Explaining Ford is a “job of work,” to use Ford’s phrase, that McBride has been at for over 30 years now — since he co-authored a critical study of Ford back in his college days. In the early ’70s, I met McBride at local screenings of Ford films; we were two of the 40 or so Fordians who could be counted upon to show up for any Ford picture. (In the interest of full disclosure, I’ve occasionally encountered McBride in the years since.) In the intervening decades, McBride has reviewed films for a range of publications, authored excellent biographies of Frank Capra and Steven Spielberg and a number of critical studies, written some of the American Film Institute’s annual salutes to filmmakers — and researched the bejesus out of John Ford.
Like all of Ford’s previous biographers, McBride has had to sift carefully through Ford’s own accounts of his life, which run the narrow gamut from blarney to bullshit. More than Ford’s previous biographers, however, McBride has found the studio memos, the bit players, the Directors Guild minutes, the military comrades, to set the record straight (or, at minimum, straighter). He’s particularly judicious in making sense of Ford’s dizzying left-right-left political oscillations, and in sorting out the facts of Ford’s two great midlife adventures: his service heading up the photographic arm of the OSS during World War II, and his ecstatic mid-1930s affair with Katharine Hepburn, for whom he almost decided to break up his not-very-happy marriage.
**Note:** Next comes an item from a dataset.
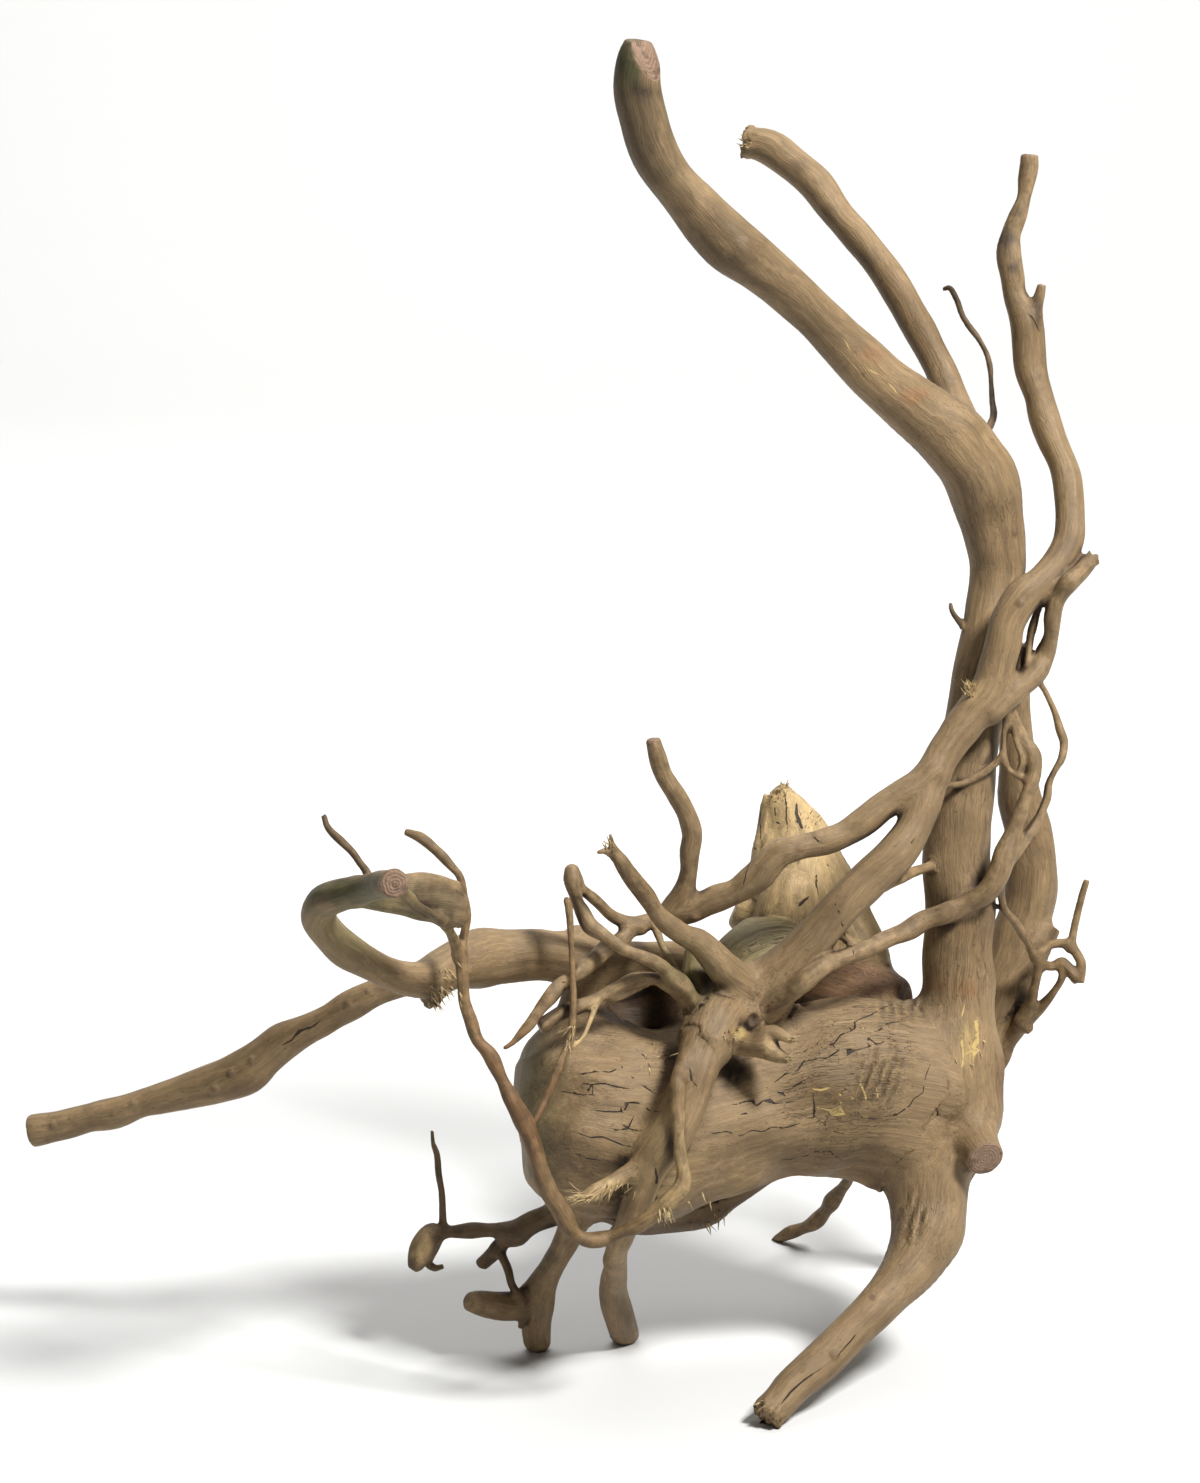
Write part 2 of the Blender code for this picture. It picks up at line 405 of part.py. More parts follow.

Ford’s reluctance, finally, to commit to Hepburn is certainly of a piece with his preponderantly uncoupled screen heroes; I can’t think of another Hollywood filmmaker who turned so frequently to the motif of boy-loses-girl. Whether for reasons of national duty, simple bad luck, overall orneriness or just general indifference, Ford’s heroes usually end up by themselves. (As McBride points out, in The Wings of Eagles, a biopic Ford made of a close friend who was both a Navy man and a screenwriter, the protagonist loses his family largely because he prefers the company of the very lowlife stooges whose company Ford himself preferred.)